Monday, 8 October 2007

Isle Of The Dead

As I've been neglecting you recently I thought I'd just share something with you... because I like it. And because I care.


This is the Isle Of The Dead (1880) by Swiss artist Arnold Böcklin. It's been the inspiration for numerous painters, novelists, composers and film-makers. Those that stand out, for me, are Rakhmaninov's tone poem of the same name, H.R. Giger's Homage series* and, of course, the eponymous 1944 film.
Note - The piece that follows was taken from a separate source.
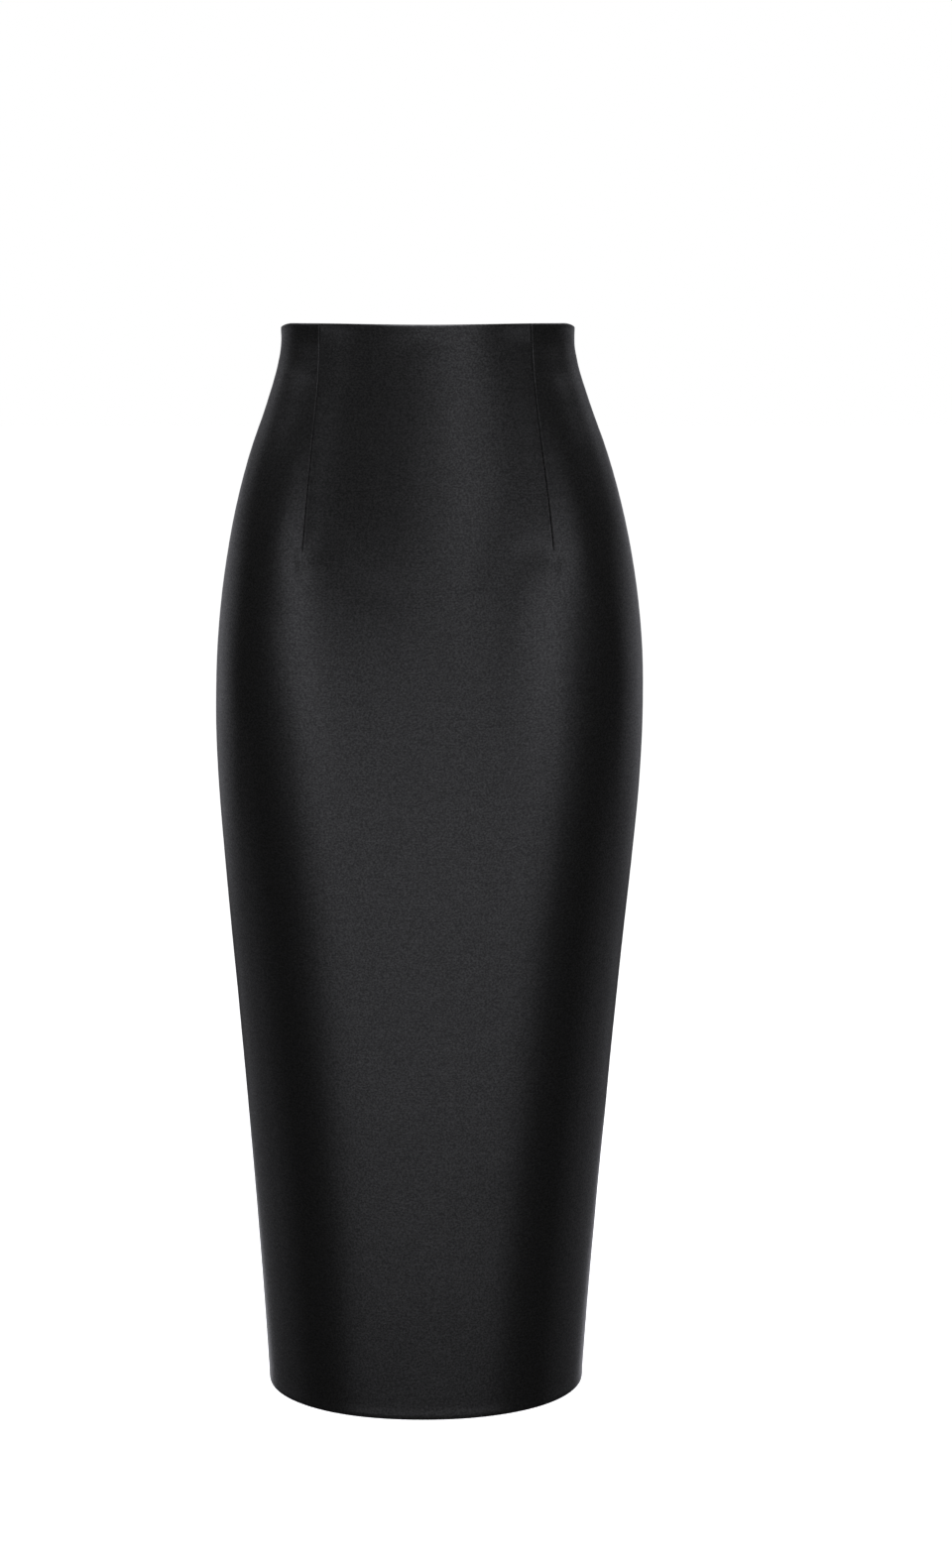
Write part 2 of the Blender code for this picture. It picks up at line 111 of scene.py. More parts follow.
DART_SINK = 0.0013          # depth of the stitched line
DART_HALF_WIDTH = 0.0010    # from the stitched line to the level cloth
DART_STEEPNESS = 2.5        # power by which the cloth falls into the line
DART_TOP = 0.0035           # length over which the line sinks in below the waist fold
DART_LINE_FADE = 0.008      # length over which it dies out above the tip
DART_FADE = 0.022           # the same for the turn and the puckers of the cloth beside it
DART_KINK = 0.320           # turn of the cloth at the stitched line, in radians
DART_KINK_REACH = 0.009     # how far from the line the cloth has recovered
DART_KINK_RUN = 0.014       # how far the turn runs on below the tip
DART_PUCKER_LENGTH = 0.011  # from one pucker to the next
DART_DIMPLE = 0.0005        # dent in the cloth just below a dart's tip
DART_DIMPLE_DROP = 0.004    # from the tip down to its middle
DART_DIMPLE_WIDTH = 0.005
DART_DIMPLE_HEIGHT = 0.011
DART_BULGE = 0.0006         # fullness that the dart lets out round its tip
DART_BULGE_DROP = 0.010
DART_BULGE_WIDTH = 0.026
DART_BULGE_HEIGHT = 0.040

SEAM_ROLL = 0.0006          # how far a panel's edge rolls in at its seam
SEAM_ROLL_WIDTH = 0.0024
SEAM_PUCKER_LENGTH = 0.013
SEAM_PUCKER_START = 0.8     # where the puckers of a panel's first seam start, in radians
SEAM_PUCKER_SHIFT = 1.7     # and how much further on those of its second seam do
PUCKER = 0.00010            # height of the puckers along a seam or a dart
PUCKER_REACH = 0.008

WAIST_SWELL = 0.00005       # how far the cloth stands out over the turned waist edge
WAIST_SWELL_WIDTH = 0.0028
WAIST_SHELF = 0.5           # share of that swell which runs on below its crest
WAIST_SHELF_END = 0.006     # depth from which it fades, and the length over which it does
HEM_SWELL = 0.00025         # how far the cloth stands out over the turned hem
HEM_SWELL_WIDTH = 0.0030
SWELL_CREST = 0.0035        # from a fold to the crest of its swell

# An uneven ripple is a sum of waves. Each has its share of the height, the times it repeats in a
# wavelength, and how many of the ripple's starts it is set further on.
RIPPLE_PARTS = (
    (1.0, 1.0, 0.0),
    (0.6, 0.618, 2.0),
    (0.4, 1.73, 3.0),
)

# Broad, shallow waves of a worn cloth. Each is a ripple down the cloth times a ripple across it. A slant
# is how far a ripple's crests lean, and panel_shift sets the front's waves apart from the back's.
UNEVENNESS = 0.00018
WAVE_COLUMNS = ("share", "down_slant", "down_length", "down_start",
                "across_slant", "across_length", "across_start", "panel_shift")
WAVES = (
    (1.0, 0.35, 0.150, 0.7, -0.20, 0.120, 1.9, 1.0),
    (0.5, -0.50, 0.085, 2.6, 0.00, 0.070, 0.4, 0.0),
)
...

The Isle Of The Dead (1944, Mark Robson) is a sadly neglected and under-rated minor masterpiece from Val Lewton's famous RKO unit. This genuinely spooky chiller starred the inimitable Boris Karloff as a hardened Greek Officer of the First Balkan War quarantined on the titular island with a mixed ensemble as a plague stalks them... the plague of the vorvolaka, vampirism. The basic material could have inspired a mediocre or melodramatic slice of hokum but in the hands of the Lewton team it becomes so much more than its inauspicious premise. While it could be considered a horror, the atmosphere conjured is something entirely different to the standard; dreamlike, almost ethereal, it conjures the feel of such horror aberrations as White Zombie (1932, Victor Halperin), Vampyr (1932, Carl T. Dreyer) or Lewton's own production I Walked With A Zombie (1943, Jacques Tourneur). Some 20 years later Karloff seemed to retread this territory for his segment ('The Wurdalak') of Mario Bava's unrecognizedly influential Black Sabbath (1963).

*I don't think it would be too great a stretch to see the influence of this painting on Giger's design of the derelict spacecraft in Alien.